The company has grown steadily since then, especially since the chain branched out and introduced restaurants to other southwestern states in 1992.
43.6 billion dollars worth of Californian wine was sold to the US market in 2019.
The US as a whole consumes a lot of wine, so much so that it has been the world’s largest wine market since 2010.
What’s truly amazing is that the US produces so much wine that it nearly meets its own demands, as it’s the fourth biggest producer of wine in the world.
You would think that the production of US wine is fairly spread out throughout the country, but this is far from the case.
Instead, an incredible 60% of the wine produced and sold within the US is from California – that’s 241.5 million nine-liter cases of wine!
Even more impressive for the Grape State is that 95% of US wine exports are Californian wine!
Moviemakers were driven to California by Thomas Edison.
Believe it or not, the US film industry wasn’t always based in Hollywood, California.
At the turn of the 20th century, famed inventor Thomas Edison held most of the patents for movie-making equipment.
Edison used his patents to severely restrict who could and couldn’t make movies and even formed the Motion Picture Patents Company to further enforce this.
At this point in time, most films in the US were created in New Jersey, where Edison was based.

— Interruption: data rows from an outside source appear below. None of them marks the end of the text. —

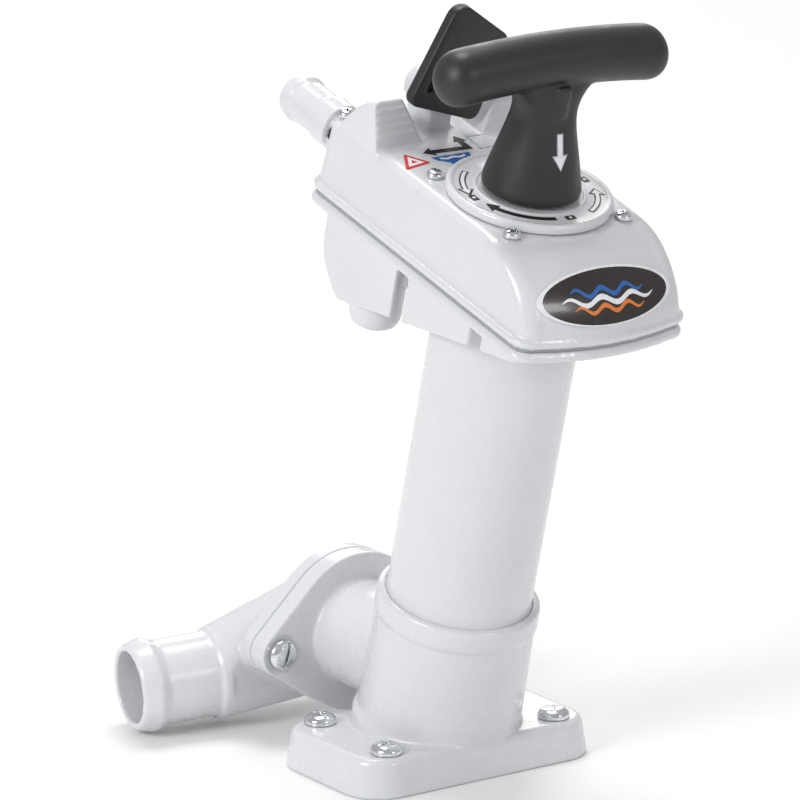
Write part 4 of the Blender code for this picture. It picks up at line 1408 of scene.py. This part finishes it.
@dataclass
class Marks:
    """Plain printed signs on the dial and the cover's top."""

    dial_face: float = 240.3
    top_face: float = 237.0
    thickness: float = 0.14

    def sheet(
        self,
        name: str,
        outline: Sequence[tuple[float, float]],
        face: float,
        ink: bpy.types.Material,
        slot: Slot = Slot.MOULDED,
    ) -> None:
        """Lay one flat inked shape on a face."""
        shape = Shop.prism(name, outline, face - 0.25, face + self.thickness, place=LEANING)
        finish_piece(shape, ink, "pump")

    @staticmethod
    def arc(
        radius: float, start: float, stop: float, width: float, steps: int = 20
    ) -> list[tuple[float, float]]:
        """Outline of a curved strip, angles in degrees.

        Args:
            radius: Radius of the strip's middle.
            start: Start angle.
            stop: End angle.
            width: Strip width.
            steps: Steps in each round stretch.

        Returns:
            The outline's points.
        """
        angles = [math.radians(start + (stop - start) * index / steps) for index in range(steps + 1)]
        outer = [((radius + width / 2) * math.cos(a), (radius + width / 2) * math.sin(a)) for a in angles]
        inner = [
            ((radius - width / 2) * math.cos(a), (radius - width / 2) * math.sin(a))
            for a in reversed(angles)
        ]
        return outer + inner

    @staticmethod
    def head(radius: float, angle: float, size: float, turn: int) -> list[tuple[float, float]]:
        """Arrow head at the end of an arc, pointing along the turn.

        Args:
            radius: Radius of the arc.
            angle: Where the head starts, in degrees.
            size: Two thirds of its width.
            turn: 1 anticlockwise, -1 clockwise.

        Returns:
            Its three corners.
        """
        a = math.radians(angle)
        tip = a + turn * size * 1.25 / radius
        return [
            ((radius + size * 0.75) * math.cos(a), (radius + size * 0.75) * math.sin(a)),
            ((radius - size * 0.75) * math.cos(a), (radius - size * 0.75) * math.sin(a)),
            (radius * math.cos(tip), radius * math.sin(tip)),
        ]

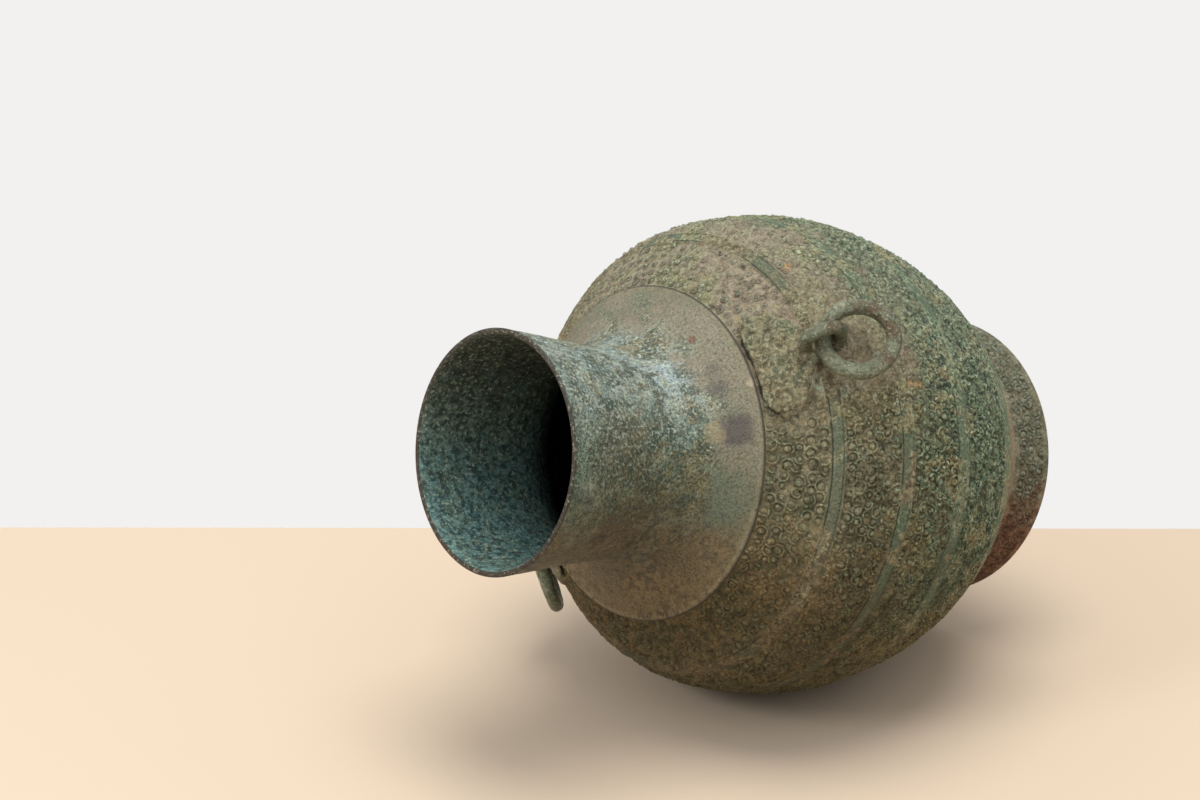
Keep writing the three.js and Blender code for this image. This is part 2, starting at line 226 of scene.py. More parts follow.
def grid_object(name, points, closed_columns=True, closed_rows=False, **layers):
    """Mesh of a grid of points. Each layer is a number per point that the materials read by name."""
    rows, columns = points.shape[:2]
    r = np.arange(rows if closed_rows else rows - 1)
    c = np.arange(columns if closed_columns else columns - 1)
    rr, cc = np.meshgrid(r, c, indexing="ij")
    r2, c2 = (rr + 1) % rows, (cc + 1) % columns
    corners = [rr * columns + cc, rr * columns + c2, r2 * columns + c2, r2 * columns + cc]
    quads = np.stack(corners, axis=-1).reshape(-1, 4)
    mesh = bpy.data.meshes.new(name)
    mesh.vertices.add(rows * columns)
    mesh.vertices.foreach_set("co", (points.reshape(-1) * MM).astype(np.float32))
    mesh.loops.add(quads.size)
    mesh.loops.foreach_set("vertex_index", quads.reshape(-1).astype(np.int32))
    mesh.polygons.add(len(quads))
    mesh.polygons.foreach_set("loop_start", np.arange(0, quads.size, 4, dtype=np.int32))
    mesh.update(calc_edges=True)
    for key in ("relief", "cavity", "earth"):
        values = np.broadcast_to(np.asarray(layers.get(key, 0.0), float), (rows, columns))
        layer = mesh.attributes.new(key, "FLOAT", "POINT")
        layer.data.foreach_set("value", values.reshape(-1).astype(np.float32))
    mesh.shade_smooth()
    return placed(name, mesh)


def join(name, parts):
    bpy.ops.object.select_all(action="DESELECT")
    for part in parts:
        part.select_set(True)
    bpy.context.view_layer.objects.active = parts[0]
    bpy.ops.object.join()
    parts[0].name = name
    return parts[0]


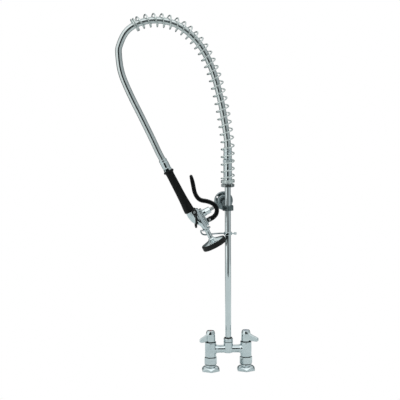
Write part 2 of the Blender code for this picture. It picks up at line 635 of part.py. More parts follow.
cap = hex_nut("bonnet_cap", 17.4, 32.1, 53.4, 4.9, in_valve(0, 0, PLUNGER_S, ALONG_X), phase=0, chamfer=1.0, sides=16)
boolean(cap, turned("cap_thread", rod_profile(7.2, 34.0, 24.0), 16, in_valve(0, 0, PLUNGER_S, ALONG_X), cutter=True), "UNION")
boolean(cap, turned("cap_through", rod_profile(4.9, 60.0, 20.0), 16, in_valve(0, 0, PLUNGER_S, ALONG_X), cutter=True))
finish(cap, "chrome")
plunger = turned(
    "valve_plunger",
    [(0, PLUNGER_T), (3.8, PLUNGER_T), (4.6, PLUNGER_T - 0.8), (4.6, 21.6), (6.4, 21.6), (6.4, 19.4), (2.2, 19.4), (2.2, 12.6), (0, 12.6)],
    16, in_valve(0, 0, PLUNGER_S, ALONG_X),
)
finish(plunger, "steel")
finish(turned("valve_seat_disc", ring_profile(6.4, 2.5, 19.1, 16.4), 16, in_valve(0, 0, PLUNGER_S, ALONG_X)), "rubber")
coil = []
for k in range(4 * 8 + 1):
    angle = 2 * math.pi * k / 8
    coil.append((3.6 + 7.6 * k / 32, 5.6 * math.cos(angle), 5.6 * math.sin(angle) + PLUNGER_S))
finish(meshed(wire("return_spring", [(t, y, s) for t, y, s in coil], 0.55, 0, VALVE_FRAME)), "steel")

# ------------------------------------------------------------------ trigger
centreline = smooth_path(
    [
        (39.5, 0, 44.4), (50.8, 0, 44.3), (61.6, 0, 40.3), (68.2, 0, 33.3), (71.6, 0, 24.0), (70.6, 0, 15.6), (66.4, 0, 7.6), (60.6, 0, 0.4),
        (54.0, 0, -5.8), (46.4, 0, -11.4), (39.9, 0, -18.8), (36.8, 0, -30.2), (37.5, 0, -43.2), (40.6, 0, -55.0), (43.9, 0, -66.0), (46.8, 0, -77.0), (49.0, 0, -86.4),
    ],
    26,
)
left_side, right_side = [], []
for i, point in enumerate(centreline):
    ahead, behind = centreline[min(i + 1, len(centreline) - 1)], centreline[max(i - 1, 0)]
    direction = (ahead - behind).normalized()
    normal = Vector((-direction.z, 0, direction.x))
    half = (6.0 + 0.6 * max(0.0, 1 - i / 3)) * (1.0 - 0.25 * max(0.0, (i - 21) / 4) ** 2)
    left_side.append(point + normal * half)
    right_side.append(point - normal * half)
tip_direction = (centreline[-1] - centreline[-2]).normalized()
tip = [centreline[-1] + tip_direction * 4.3 * math.sin(a) + (left_side[-1] - centreline[-1]) * math.cos(a) for a in (math.radians(45), math.radians(90), math.radians(135))]
root_direction = (centreline[0] - centreline[1]).normalized()
root_end = [centreline[0] + root_direction * 6.6 * math.sin(a) - (left_side[0] - centreline[0]) * math.cos(a) for a in (math.radians(45), math.radians(90), math.radians(135))]
ribbon = left_side + tip + right_side[::-1] + root_end
trigger = outline("trigger", [(p.x, p.z) for p in ribbon], 7.6, 2.6, VALVE_FRAME)
boolean(trigger, turned("trigger_pad", rod_profile(4.4, 74.0, PLUNGER_T + GAP), 14, in_valve(0, 0, PLUNGER_S, ALONG_X), cutter=True), "UNION")
boolean(trigger, block("fork_slot", (20.0, -4.0, 30.0), (50.0, 4.0, 60.0), VALVE_FRAME, cutter=True))
boolean(trigger, turned("trigger_pin_hole", rod_profile(2.3, 20.0, -20.0), 12, in_valve(TRIGGER_PIVOT[0], 0, TRIGGER_PIVOT[1], ALONG_Y), cutter=True))
finish(trigger, "coating")
finish(
    turned("trigger_pin", [(0, 8.9), (3.0, 8.9), (3.0, 7.9), (2.0, 7.9), (2.0, -7.9), (3.0, -7.9), (3.0, -8.9), (0, -8.9)], 14, in_valve(TRIGGER_PIVOT[0], 0, TRIGGER_PIVOT[1], ALONG_Y)),
    "steel",
)

# ------------------------------------------------------------------ hanging ring and its pin
finish(
    turned("ring_pin", [(0, 23.4), (3.4, 23.4), (3.4, 21.9), (2.2, 21.9), (2.2, -21.9), (3.4, -21.9), (3.4, -23.4), (0, -23.4)], 14, in_valve(RING_PIN[0], 0, RING_PIN[1], ALONG_Y)),
    "steel",
)
ring_at = VALVE_FRAME @ (Vector((RING_PIN[0], 0, RING_PIN[1])) * MM) / MM
bail = [(RING_OFFSET, -RING_HALF, -1.0), (RING_OFFSET, -RING_HALF, -14), (RING_OFFSET, -RING_HALF, -RING_DROP + 9)]
for k in range(1, 6):
    angle = math.radians(90 * k / 6)
    bail.append((RING_OFFSET, -RING_HALF + 9 * (1 - math.cos(angle)), -RING_DROP + 9 - 9 * math.sin(angle)))
bail.append((RING_OFFSET, -RING_HALF + 9, -RING_DROP))
bail += [(x, -y, z) for x, y, z in bail[::-1]]
ring = meshed(wire("hanging_ring", bail, RING_WIRE_R, 1, at(*ring_at)))
for sign in (-1, 1):
    loop = [(RING_OFFSET + RING_WIRE_R * math.cos(math.radians(45 * k)), sign * RING_HALF + RING_WIRE_R * math.sin(math.radians(45 * k))) for k in range(8)]
    eye = turned(f"ring_eye_{'back' if sign > 0 else 'front'}", loop[::-1], 16, at(*ring_at, ALONG_Y), cutter=True)
    boolean(ring, eye, "UNION")
boolean(ring, turned("ring_holes", rod_profile(2.5, 30, -30), 12, at(*ring_at, ALONG_Y), cutter=True))
finish(ring, "coating")

# ------------------------------------------------------------------ spray head
HEAD = in_valve(NECK_T, 0, 0)
neck = turned(
    "spray_neck",
    [
        (4.2, 88.6), (6.5, 88.6), (6.5, 70.4), (8.0, 67.2), (11.8, 66.0), (12.7, 65.2), (12.7, 63.0), (11.8, 62.3), (4.2, 62.3),
    ],
    16, HEAD,
)
finish(neck, "chrome")
dish = turned(
    "spray_dish",
    [
        (31.6, 112.0), (31.6, 106.4), (30.7, 104.4), (26.0, 102.2), (19.0, 100.2), (13.0, 98.4), (9.6, 96.4), (8.2, 93.8), (7.0, 93.0), (6.7, 88.9), (4.2, 88.9), (4.2, 95.6),
        (9.0, 100.4), (17.0, 102.4), (26.0, 104.4), (29.9, 107.2), (29.9, 112.0),
    ],
    20, HEAD,
)
boolean(dish, turned("dish_post", ring_profile(5.0, 2.6, 110.0, 95.0), 14, HEAD, cutter=True), "UNION")
for k in range(2):
    boolean(dish, prism(f"dish_port_{k + 1}", 1.5, 93.6, 102.0, 8, HEAD @ at(0, 0, 0, Matrix.Rotation(math.radians(90 + 180 * k), 3, "Z")) @ at(5.0, 0, 0), cutter=True))
finish(dish, "chrome")
bumper = turned(
    "rubber_bumper",
    [
        (34.0, 119.6), (BUMPER_R, 118.0), (BUMPER_R, 106.6), (34.2, 104.6), (32.0, 104.4), (31.9, 112.3), (31.9, 114.9), (31.0, 119.6),
    ],
    20, HEAD,
)
finish(bumper, "rubber")
face = turned("spray_plate", [(0, 114.6), (31.6, 114.6), (31.6, 112.4), (0, 112.4)], 20, HEAD)
boolean(face, prism("face_centre_hole", 2.9, 105.0, 120.0, 12, HEAD, cutter=True))
jets = bpy.data.meshes.new("jets")
shape = bmesh.new()
for ring_r, count in ((12.0, 4), (23.0, 8)):
    for k in range(count):
        angle = 2 * math.pi * k / count
        bmesh.ops.create_cone(
            shape, cap_ends=True, cap_tris=False, segments=5, radius1=1.5 * MM, radius2=1.5 * MM, depth=10 * MM,
            matrix=Matrix.Translation(Vector((ring_r * math.cos(angle), ring_r * math.sin(angle), 113.5)) * MM),
        )
shape.to_mesh(jets)
shape.free()
boolean(face, link("jets", jets, HEAD, cutter=True))
finish(face, "steel")
finish(
    turned("face_screw", [(0, 117.4), (4.6, 116.9), (5.4, 115.9), (5.4, 114.9), (2.3, 114.9), (2.3, 100.0), (0, 100.0)], 16, HEAD),
    "steel",
)

# ------------------------------------------------------------------ joints: origins and smooth shading
TRIGGER_AXIS = VALVE_FRAME @ (Vector((TRIGGER_PIVOT[0], 0, TRIGGER_PIVOT[1])) * MM) / MM
PLUNGER_AXIS = VALVE_FRAME @ (Vector((PLUNGER_T, 0, PLUNGER_S)) * MM) / MM
# name: point on the axis, the axis it hangs from, and the pieces that move with it
JOINT_AXES = {
    "left_handle_axis": (Vector((-HALF, 0, HUB_Z0)), None, ["left_lever_handle", "left_stem", "left_handle_screw", "left_index_button"]),
    "right_handle_axis": (Vector((HALF, 0, HUB_Z0)), None, ["right_lever_handle", "right_stem", "right_handle_screw", "right_index_button"]),
    "hook_axis": (Vector((0, 0, COLLAR_Z)), None, ["hook_collar", "hook_wire"]),
    "thumb_screw_axis": (Vector((20, 0, COLLAR_Z)), "hook_axis", ["thumb_screw"]),
    "hose_swing_axis": (Vector((0, 0, COUPLING_Z1)), None, ["upper_ferrule", "overhead_spring", "hose_upper", "hose_bend"]),
    "hose_pull_axis": (
        HOSE_PIVOT, "hose_swing_axis",
        [
            "hose_lower", "lower_ferrule", "grip_nut", "grip_tube", "grip", "valve_body", "bonnet_plate", "bonnet_cap", "return_spring",
            "trigger_pin", "ring_pin", "spray_neck", "spray_dish", "rubber_bumper", "spray_plate", "face_screw",
        ],
    ),
    "trigger_axis": (TRIGGER_AXIS, "hose_pull_axis", ["trigger"]),
    "plunger_axis": (PLUNGER_AXIS, "hose_pull_axis", ["valve_plunger", "valve_seat_disc"]),
    "ring_axis": (ring_at, "hose_pull_axis", ["hanging_ring"]),
}
for axis_name, (where, held_by, names) in JOINT_AXES.items():
    empty = bpy.data.objects.new(axis_name, None)
    empty.empty_display_size = 0.02
    parts.objects.link(empty)
    empty.location = where * MM
    if held_by:
        above = bpy.data.objects[held_by]
        empty.parent = above
        empty.matrix_parent_inverse = Matrix.Translation(-JOINT_AXES[held_by][0] * MM)
    for child in names:
        child = bpy.data.objects[child]
        child.parent = empty
        child.matrix_parent_inverse = Matrix.Translation(-where * MM)

for obj in parts.objects:
    if obj.type == "MESH" and obj.data.polygons:
        obj.data.shade_smooth()
        obj.data.set_sharp_from_angle(angle=math.radians(35))
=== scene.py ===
"""Looks of the pre-rinse faucet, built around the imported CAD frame. Millimetres inside, metres in the meshes."""

import math

import bmesh
import bpy
import numpy as np
from mathutils import Matrix, Vector


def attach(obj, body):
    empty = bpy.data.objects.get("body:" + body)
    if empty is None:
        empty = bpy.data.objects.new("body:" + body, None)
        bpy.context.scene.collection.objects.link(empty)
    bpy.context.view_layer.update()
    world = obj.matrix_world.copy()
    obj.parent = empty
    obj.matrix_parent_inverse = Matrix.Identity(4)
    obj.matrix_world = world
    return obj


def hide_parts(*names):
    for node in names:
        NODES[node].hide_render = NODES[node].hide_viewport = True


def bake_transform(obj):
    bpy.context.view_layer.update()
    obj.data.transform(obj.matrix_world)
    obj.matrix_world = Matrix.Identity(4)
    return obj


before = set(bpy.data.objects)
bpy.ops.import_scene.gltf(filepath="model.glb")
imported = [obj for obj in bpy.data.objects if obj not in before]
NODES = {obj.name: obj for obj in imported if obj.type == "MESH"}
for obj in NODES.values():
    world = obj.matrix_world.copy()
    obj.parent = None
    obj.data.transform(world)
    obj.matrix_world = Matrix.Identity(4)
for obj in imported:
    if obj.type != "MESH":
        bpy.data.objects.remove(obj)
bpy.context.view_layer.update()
scene = bpy.context.scene
MM = 0.001

# ---------------------------------------------------------------- camera
AZ, EL, ROLL = math.radians(-3.5), math.radians(7.5), math.radians(0.35)
AIM, DISTANCE, FOCAL_PX = Vector((-0.07866, 0.0, 0.49474)), 3.55, 1258.0
back = Vector((math.sin(AZ) * math.cos(EL), -math.cos(AZ) * math.cos(EL), math.sin(EL)))
right = (-back).cross(Vector((0, 0, 1))).normalized()
up = right.cross(-back)
right, up = right * math.cos(ROLL) - up * math.sin(ROLL), up * math.cos(ROLL) + right * math.sin(ROLL)
lens = bpy.data.cameras.new("camera")
lens.sensor_width = 36.0
lens.lens = FOCAL_PX / 400.0 * 36.0
lens.clip_start, lens.clip_end = 0.05, 60.0
camera = bpy.data.objects.new("camera", lens)
scene.collection.objects.link(camera)
camera.matrix_world = Matrix((
    (right.x, up.x, back.x, 0), (right.y, up.y, back.y, 0), (right.z, up.z, back.z, 0), (0, 0, 0, 1),
))
camera.location = AIM + back * DISTANCE
scene.camera = camera
scene.view_settings.view_transform = "Standard"
scene.view_settings.look = "None"

# ---------------------------------------------------------------- dimensions shared with the CAD
GAP = 0.3
HALF = 50.8
HOSE_R = 9.25
SEAT_Z0, SEAT_Z1 = 531.0, 539.7
BODY_Z1, COUPLING_Z1, FERRULE_Z1 = 599.2, 608.8, 642.4
SPRING_MEAN_R, SPRING_WIRE_R, SPRING_PITCH = 17.8, 2.0, 21.0
BRACKET_Z, WALL_Y, ROD_R = 471.3, 152.0, 8.5
ROD_Z = BRACKET_Z + 1.0
COLLAR_Z, COLLAR_H, COLLAR_R = 397.8, 8.6, 11.4
RISER_R = 8.55
BEND_LENGTH = 57.0
HOSE_PIVOT = Vector((-301.9, -31.0, 905.0))
HOSE_ROUTE = [
    (0, 0, 541), (0, 0, 600), (0, 0, 630), (0, 0, 646), (-1.0, -0.2, 664), (-5.0, -1, 694), (-11.5, -2, 735), (-21, -4, 784),
    (-41, -8, 857), (-75, -12, 927), (-126, -18, 977), (-183, -23, 997), (-238, -27, 992.5),
    (-278.5, -29, 969), (-299, -30, 930), (-301.9, -31, 905), (-295, -32, 854.5), (-273, -33, 798.5),
    (-244.5, -34, 739.5), (-216, -34, 680),
]
VALVE_AT = Vector((-109.5, -34.0, 466.3))
TILT = math.radians(27)
GRIP_TOP, GRIP_NUT_TOP, HAND_FERRULE_TOP = -131.0, -138.0, -165.5
PLUNGER_S, PLUNGER_T = 20.5, 64.2
PIVOT_T, PIVOT_S = 39.5, 44.4
NECK_T = 18.8
BUMPER_R = 35.6
RING_T, RING_S = 11.0, 4.0
RING_DROP, RING_HALF, RING_WIRE_R, RING_OFFSET = 43.5, 18.6, 2.85, 5.2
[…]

Independent film producers who rejected Edison’s control fled to the other side of the country and settled in California.
Not only was Edison less able to exert his control over them, but the sunny California climate ended up being much more suitable for the film industry!
There’s more than one good reason why people say California is the greatest US state, and you’d be hard-pressed to argue against them.
Not only does it have more National Parks than any other state, but it’s also got jaw-dropping beaches spread all along its coastline.
It’s got incredible food, rich and diverse culture, and a booming economy to back it all up.
Really, it’s no wonder that people rave about it as the Golden State!